Depending on the location of fixed and portable equipment in the vehicle body, it might be necessary for the heavy rescue body builder to provide counterbalance weight behind the rear axle. This not only accomplishes the addition of weight to the rear of the apparatus but the removal of weight on the front axle, too. Typically, this isn’t called out in the contract specifications, but it might be needed to provide reasonable weight balance from front to rear on the vehicle once all of the tools and portable equipment are provided.
Prior to contract, the department should require the bidder to provide a detailed weight analysis on the apparatus to include all of the fixed and portable equipment that would be supplied by the department. This projected weight should be verified at the final inspection. If sufficient equipment weight isn’t available, sandbags or shot bags should be loaded onto the apparatus to simulate the missing equipment.
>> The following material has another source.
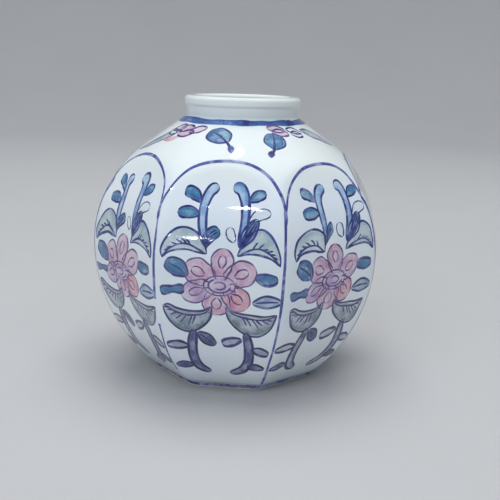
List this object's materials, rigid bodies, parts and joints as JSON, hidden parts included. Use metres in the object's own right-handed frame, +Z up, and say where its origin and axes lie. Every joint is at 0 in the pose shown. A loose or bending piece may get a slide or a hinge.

Prior to final acceptance, the completed and fully equipped vehicle should be weighed, including personnel, on a certified scale to validate the in-service weight of the rescue apparatus.
Designing a heavy rescue is a detailed and time-consuming process. It requires the committee to review the department’s staffing and deployment practices as well as to confirm the required tools and equipment that will meet the operational needs of the department for the planned life cycle of the apparatus.
Rescue tool technology has changed dramatically over the past decade, with an increase in the use of stabilization struts and battery-powered tools and equipment. Each requires a different mounting footprint than earlier versions.
All of these changes have affected the individual compartment spaces on apparatus, which ultimately determine which style of rescue body is the appropriate one for the department. Plan accordingly. You only get one chance to make the correct choice.